Data extract start

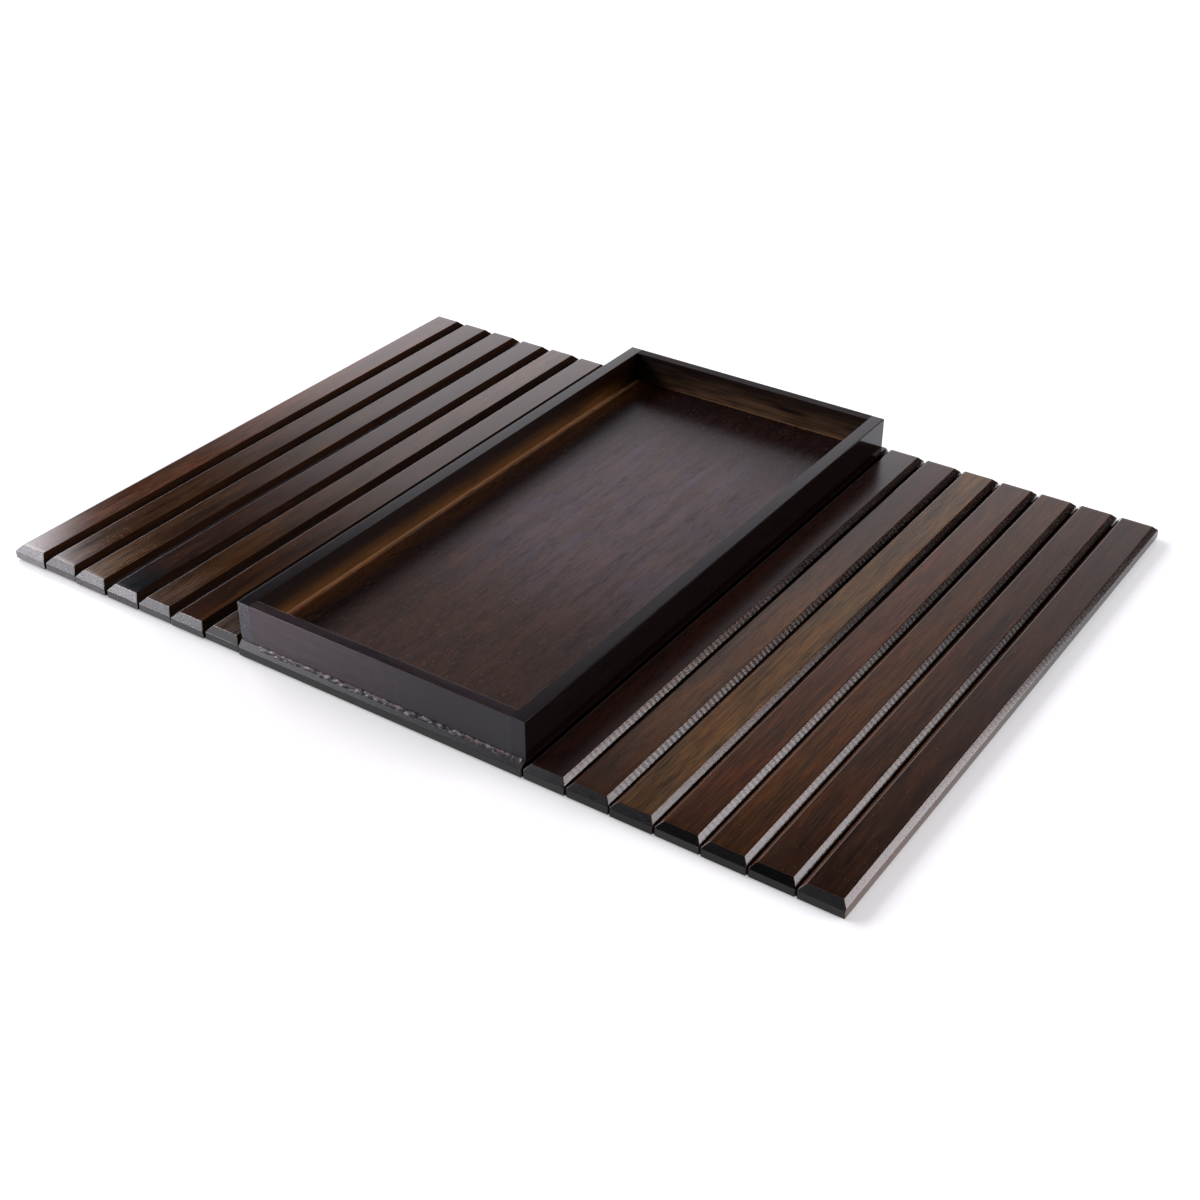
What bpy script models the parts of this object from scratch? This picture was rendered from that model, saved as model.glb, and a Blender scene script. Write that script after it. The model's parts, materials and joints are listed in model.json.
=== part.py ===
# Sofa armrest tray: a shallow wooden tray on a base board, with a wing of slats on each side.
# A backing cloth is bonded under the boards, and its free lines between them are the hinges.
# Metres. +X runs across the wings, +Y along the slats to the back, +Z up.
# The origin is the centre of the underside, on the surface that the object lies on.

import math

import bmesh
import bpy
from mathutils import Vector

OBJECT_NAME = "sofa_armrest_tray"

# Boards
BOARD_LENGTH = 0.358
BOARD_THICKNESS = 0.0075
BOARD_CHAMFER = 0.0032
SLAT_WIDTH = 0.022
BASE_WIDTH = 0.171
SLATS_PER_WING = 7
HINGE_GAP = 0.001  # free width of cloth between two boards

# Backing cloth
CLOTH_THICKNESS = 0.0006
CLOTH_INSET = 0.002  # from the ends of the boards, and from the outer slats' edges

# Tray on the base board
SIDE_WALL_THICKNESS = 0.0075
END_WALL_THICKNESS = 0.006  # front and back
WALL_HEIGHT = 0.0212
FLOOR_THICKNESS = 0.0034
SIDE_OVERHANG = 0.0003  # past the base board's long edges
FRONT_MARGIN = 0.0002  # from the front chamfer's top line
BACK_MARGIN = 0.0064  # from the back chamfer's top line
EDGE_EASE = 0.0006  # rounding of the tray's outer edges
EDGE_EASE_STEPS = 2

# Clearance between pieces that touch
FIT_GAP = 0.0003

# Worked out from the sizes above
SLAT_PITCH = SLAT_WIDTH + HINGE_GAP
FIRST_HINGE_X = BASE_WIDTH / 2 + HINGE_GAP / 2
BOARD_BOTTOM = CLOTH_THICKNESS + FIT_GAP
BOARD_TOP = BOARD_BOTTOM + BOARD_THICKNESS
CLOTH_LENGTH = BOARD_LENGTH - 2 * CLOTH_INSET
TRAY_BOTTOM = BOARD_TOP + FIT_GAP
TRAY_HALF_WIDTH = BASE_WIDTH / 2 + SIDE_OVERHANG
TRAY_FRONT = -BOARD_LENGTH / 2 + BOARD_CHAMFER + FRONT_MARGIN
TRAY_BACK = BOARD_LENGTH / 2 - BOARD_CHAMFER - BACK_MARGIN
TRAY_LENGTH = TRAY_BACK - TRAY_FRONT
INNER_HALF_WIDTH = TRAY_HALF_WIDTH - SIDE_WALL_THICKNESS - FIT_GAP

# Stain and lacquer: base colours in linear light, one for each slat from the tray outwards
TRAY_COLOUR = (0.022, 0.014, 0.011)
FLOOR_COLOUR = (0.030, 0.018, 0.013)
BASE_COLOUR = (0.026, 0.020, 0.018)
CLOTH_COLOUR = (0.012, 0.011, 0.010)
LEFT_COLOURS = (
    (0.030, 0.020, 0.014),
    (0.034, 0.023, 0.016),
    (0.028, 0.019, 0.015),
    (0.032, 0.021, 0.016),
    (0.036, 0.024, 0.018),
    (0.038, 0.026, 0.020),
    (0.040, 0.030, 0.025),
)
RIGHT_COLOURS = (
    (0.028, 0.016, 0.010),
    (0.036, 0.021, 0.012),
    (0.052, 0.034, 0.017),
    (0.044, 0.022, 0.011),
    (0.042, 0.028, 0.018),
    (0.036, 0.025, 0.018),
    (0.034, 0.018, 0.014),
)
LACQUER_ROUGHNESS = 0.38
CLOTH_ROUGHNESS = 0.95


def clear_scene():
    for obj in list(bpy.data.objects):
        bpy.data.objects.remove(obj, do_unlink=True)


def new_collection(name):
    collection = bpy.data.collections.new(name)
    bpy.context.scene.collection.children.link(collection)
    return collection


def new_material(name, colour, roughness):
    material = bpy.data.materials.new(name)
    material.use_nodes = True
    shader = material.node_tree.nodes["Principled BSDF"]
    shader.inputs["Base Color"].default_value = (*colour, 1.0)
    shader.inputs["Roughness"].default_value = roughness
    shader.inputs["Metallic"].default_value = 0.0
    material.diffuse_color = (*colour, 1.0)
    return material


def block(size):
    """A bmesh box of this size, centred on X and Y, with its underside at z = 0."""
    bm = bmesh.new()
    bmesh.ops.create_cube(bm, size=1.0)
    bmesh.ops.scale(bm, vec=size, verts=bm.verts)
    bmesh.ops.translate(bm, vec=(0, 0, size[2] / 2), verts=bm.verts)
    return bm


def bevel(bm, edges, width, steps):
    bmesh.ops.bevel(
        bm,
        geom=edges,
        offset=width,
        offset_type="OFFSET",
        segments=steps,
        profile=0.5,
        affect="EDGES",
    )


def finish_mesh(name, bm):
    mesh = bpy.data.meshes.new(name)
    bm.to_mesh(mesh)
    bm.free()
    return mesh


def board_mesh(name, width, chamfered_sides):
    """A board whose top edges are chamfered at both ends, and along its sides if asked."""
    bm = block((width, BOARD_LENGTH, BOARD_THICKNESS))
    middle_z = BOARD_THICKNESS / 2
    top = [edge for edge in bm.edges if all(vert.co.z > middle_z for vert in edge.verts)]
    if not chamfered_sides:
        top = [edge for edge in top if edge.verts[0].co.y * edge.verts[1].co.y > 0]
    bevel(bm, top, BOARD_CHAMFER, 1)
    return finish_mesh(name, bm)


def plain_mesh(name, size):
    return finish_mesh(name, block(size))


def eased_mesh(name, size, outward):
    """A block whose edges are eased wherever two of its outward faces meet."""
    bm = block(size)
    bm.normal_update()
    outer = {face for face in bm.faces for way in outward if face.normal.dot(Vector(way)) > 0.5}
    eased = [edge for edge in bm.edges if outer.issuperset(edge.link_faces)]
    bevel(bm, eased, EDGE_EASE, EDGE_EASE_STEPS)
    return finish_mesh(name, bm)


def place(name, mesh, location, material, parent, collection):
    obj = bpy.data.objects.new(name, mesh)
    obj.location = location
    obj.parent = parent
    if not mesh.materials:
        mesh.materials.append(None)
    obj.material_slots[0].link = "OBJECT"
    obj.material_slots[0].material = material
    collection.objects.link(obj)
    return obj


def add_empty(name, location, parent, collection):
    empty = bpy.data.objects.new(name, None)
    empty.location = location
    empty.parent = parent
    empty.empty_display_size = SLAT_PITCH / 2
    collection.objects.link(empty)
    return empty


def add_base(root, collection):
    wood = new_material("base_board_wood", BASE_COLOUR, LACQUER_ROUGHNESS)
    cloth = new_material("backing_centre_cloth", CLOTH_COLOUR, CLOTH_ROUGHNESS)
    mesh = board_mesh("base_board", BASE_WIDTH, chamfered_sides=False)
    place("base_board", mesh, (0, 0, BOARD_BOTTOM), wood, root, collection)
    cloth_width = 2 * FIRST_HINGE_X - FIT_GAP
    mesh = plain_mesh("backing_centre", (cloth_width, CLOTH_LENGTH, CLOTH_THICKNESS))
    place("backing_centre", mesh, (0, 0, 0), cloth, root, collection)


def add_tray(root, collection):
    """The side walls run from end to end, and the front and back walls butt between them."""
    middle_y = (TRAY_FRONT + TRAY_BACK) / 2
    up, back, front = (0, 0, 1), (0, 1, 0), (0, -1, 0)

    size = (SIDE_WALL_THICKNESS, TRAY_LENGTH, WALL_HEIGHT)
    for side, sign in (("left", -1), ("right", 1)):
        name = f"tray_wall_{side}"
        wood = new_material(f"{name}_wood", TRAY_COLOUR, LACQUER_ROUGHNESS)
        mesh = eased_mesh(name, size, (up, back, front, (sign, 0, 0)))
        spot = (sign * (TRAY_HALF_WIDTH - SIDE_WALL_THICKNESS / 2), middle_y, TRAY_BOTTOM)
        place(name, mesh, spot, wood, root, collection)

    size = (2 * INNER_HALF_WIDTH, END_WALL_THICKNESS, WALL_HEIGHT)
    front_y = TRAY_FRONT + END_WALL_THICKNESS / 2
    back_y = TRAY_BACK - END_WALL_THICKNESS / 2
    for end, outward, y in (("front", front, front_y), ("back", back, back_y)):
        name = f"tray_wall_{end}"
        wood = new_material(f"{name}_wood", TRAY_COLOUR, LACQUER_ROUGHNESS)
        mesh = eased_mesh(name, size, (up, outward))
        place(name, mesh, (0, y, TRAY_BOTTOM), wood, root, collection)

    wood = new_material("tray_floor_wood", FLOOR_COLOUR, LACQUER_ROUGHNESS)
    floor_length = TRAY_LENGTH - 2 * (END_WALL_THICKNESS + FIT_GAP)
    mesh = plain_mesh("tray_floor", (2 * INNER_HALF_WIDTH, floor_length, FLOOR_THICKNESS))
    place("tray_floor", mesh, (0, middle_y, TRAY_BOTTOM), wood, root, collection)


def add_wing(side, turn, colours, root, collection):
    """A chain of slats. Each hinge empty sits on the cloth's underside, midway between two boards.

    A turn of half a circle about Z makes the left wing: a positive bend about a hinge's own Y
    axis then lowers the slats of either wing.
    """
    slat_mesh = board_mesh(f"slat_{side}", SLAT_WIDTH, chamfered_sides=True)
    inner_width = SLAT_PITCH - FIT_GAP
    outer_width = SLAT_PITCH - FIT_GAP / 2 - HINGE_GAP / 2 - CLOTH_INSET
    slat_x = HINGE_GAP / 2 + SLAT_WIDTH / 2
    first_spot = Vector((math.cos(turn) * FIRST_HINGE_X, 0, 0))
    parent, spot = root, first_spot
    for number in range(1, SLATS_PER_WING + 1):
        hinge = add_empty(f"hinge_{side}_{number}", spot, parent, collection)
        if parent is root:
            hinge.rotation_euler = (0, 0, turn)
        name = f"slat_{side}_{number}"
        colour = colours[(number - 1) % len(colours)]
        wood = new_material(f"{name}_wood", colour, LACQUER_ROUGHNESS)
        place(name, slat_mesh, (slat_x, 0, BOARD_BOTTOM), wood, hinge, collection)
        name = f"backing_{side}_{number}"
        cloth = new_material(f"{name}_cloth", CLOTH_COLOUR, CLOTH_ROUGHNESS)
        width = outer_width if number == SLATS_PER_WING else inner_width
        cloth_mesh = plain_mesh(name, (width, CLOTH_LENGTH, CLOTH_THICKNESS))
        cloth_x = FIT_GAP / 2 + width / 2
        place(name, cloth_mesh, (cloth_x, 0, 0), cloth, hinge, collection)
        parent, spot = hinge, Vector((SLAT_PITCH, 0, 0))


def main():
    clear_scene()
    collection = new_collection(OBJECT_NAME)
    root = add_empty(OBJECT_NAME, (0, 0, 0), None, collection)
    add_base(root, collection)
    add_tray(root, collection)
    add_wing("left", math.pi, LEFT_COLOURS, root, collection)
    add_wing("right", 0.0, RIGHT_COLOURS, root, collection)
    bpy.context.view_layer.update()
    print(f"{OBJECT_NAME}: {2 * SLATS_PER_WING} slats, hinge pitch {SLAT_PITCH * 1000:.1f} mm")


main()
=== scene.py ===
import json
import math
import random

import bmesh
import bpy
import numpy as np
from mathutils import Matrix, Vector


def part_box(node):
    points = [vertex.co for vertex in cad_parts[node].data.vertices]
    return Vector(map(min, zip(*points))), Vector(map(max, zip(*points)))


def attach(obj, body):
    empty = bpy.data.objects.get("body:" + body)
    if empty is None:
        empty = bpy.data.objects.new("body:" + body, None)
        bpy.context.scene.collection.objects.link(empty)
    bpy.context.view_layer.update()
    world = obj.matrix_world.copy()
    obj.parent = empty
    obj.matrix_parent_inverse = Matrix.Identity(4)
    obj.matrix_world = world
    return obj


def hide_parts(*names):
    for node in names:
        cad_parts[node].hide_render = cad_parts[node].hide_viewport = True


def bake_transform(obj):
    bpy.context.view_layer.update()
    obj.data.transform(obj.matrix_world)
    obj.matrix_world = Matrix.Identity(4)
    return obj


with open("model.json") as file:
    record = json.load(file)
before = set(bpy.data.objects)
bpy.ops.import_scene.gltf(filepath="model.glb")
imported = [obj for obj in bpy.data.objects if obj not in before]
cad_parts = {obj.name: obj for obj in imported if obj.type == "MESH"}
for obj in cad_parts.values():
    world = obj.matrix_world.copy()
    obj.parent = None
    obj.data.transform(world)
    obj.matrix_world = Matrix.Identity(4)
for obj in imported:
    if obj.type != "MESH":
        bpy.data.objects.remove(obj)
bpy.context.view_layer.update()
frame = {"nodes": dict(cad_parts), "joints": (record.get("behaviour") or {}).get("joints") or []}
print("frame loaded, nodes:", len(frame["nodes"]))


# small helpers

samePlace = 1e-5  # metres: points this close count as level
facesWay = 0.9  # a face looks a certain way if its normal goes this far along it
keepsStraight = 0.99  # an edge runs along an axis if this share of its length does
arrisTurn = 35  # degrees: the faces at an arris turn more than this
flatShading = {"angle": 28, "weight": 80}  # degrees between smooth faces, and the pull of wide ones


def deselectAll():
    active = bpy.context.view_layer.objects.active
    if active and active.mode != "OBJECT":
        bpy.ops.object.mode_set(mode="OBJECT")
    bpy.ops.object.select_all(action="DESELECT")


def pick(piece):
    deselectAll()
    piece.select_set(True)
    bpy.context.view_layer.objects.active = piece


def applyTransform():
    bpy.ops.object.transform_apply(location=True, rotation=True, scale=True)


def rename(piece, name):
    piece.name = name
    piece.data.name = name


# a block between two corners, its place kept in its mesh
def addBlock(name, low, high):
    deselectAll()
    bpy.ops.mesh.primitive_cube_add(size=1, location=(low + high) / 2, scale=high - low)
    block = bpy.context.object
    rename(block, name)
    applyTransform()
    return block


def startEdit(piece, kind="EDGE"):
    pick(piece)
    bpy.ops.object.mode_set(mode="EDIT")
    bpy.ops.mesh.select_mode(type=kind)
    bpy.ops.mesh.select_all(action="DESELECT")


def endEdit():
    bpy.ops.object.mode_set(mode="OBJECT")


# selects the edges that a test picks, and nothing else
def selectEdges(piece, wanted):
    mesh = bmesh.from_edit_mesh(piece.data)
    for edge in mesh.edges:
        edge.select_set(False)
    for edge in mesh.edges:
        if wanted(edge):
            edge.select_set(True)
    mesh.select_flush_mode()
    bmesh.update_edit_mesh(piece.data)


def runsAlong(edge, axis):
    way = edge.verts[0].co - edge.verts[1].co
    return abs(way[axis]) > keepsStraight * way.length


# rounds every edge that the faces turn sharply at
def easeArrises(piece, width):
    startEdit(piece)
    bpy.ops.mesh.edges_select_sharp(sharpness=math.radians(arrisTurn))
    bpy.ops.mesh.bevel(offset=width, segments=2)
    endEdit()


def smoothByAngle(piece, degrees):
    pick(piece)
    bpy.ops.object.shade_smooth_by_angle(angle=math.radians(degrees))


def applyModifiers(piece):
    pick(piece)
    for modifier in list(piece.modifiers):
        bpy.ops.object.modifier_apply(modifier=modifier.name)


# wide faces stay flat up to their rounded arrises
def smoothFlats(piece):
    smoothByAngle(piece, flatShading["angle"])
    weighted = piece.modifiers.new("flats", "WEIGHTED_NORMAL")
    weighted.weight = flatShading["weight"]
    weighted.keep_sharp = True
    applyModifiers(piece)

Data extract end

* [The task]: Quote only the stretch of lines that starts the data above and ends with the line containing "INNER_HALF_WIDTH = TRAY_HALF_WIDTH", both included.

* [Final result]:
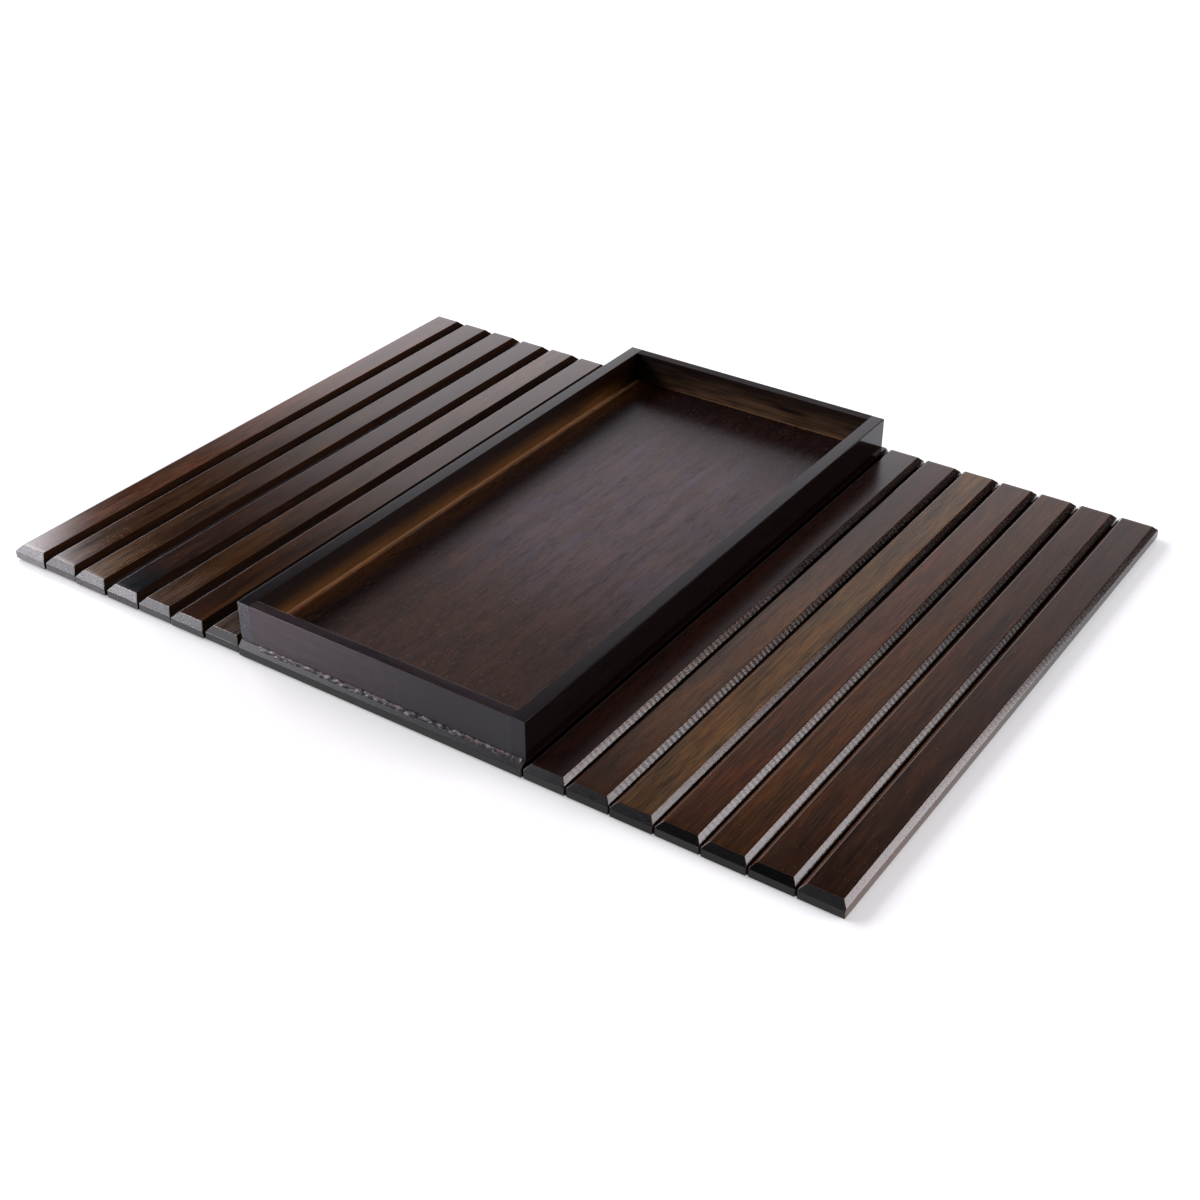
What bpy script models the parts of this object from scratch? This picture was rendered from that model, saved as model.glb, and a Blender scene script. Write that script after it. The model's parts, materials and joints are listed in model.json.
=== part.py ===
# Sofa armrest tray: a shallow wooden tray on a base board, with a wing of slats on each side.
# A backing cloth is bonded under the boards, and its free lines between them are the hinges.
# Metres. +X runs across the wings, +Y along the slats to the back, +Z up.
# The origin is the centre of the underside, on the surface that the object lies on.

import math

import bmesh
import bpy
from mathutils import Vector

OBJECT_NAME = "sofa_armrest_tray"

# Boards
BOARD_LENGTH = 0.358
BOARD_THICKNESS = 0.0075
BOARD_CHAMFER = 0.0032
SLAT_WIDTH = 0.022
BASE_WIDTH = 0.171
SLATS_PER_WING = 7
HINGE_GAP = 0.001  # free width of cloth between two boards

# Backing cloth
CLOTH_THICKNESS = 0.0006
CLOTH_INSET = 0.002  # from the ends of the boards, and from the outer slats' edges

# Tray on the base board
SIDE_WALL_THICKNESS = 0.0075
END_WALL_THICKNESS = 0.006  # front and back
WALL_HEIGHT = 0.0212
FLOOR_THICKNESS = 0.0034
SIDE_OVERHANG = 0.0003  # past the base board's long edges
FRONT_MARGIN = 0.0002  # from the front chamfer's top line
BACK_MARGIN = 0.0064  # from the back chamfer's top line
EDGE_EASE = 0.0006  # rounding of the tray's outer edges
EDGE_EASE_STEPS = 2

# Clearance between pieces that touch
FIT_GAP = 0.0003

# Worked out from the sizes above
SLAT_PITCH = SLAT_WIDTH + HINGE_GAP
FIRST_HINGE_X = BASE_WIDTH / 2 + HINGE_GAP / 2
BOARD_BOTTOM = CLOTH_THICKNESS + FIT_GAP
BOARD_TOP = BOARD_BOTTOM + BOARD_THICKNESS
CLOTH_LENGTH = BOARD_LENGTH - 2 * CLOTH_INSET
TRAY_BOTTOM = BOARD_TOP + FIT_GAP
TRAY_HALF_WIDTH = BASE_WIDTH / 2 + SIDE_OVERHANG
TRAY_FRONT = -BOARD_LENGTH / 2 + BOARD_CHAMFER + FRONT_MARGIN
TRAY_BACK = BOARD_LENGTH / 2 - BOARD_CHAMFER - BACK_MARGIN
TRAY_LENGTH = TRAY_BACK - TRAY_FRONT
INNER_HALF_WIDTH = TRAY_HALF_WIDTH - SIDE_WALL_THICKNESS - FIT_GAP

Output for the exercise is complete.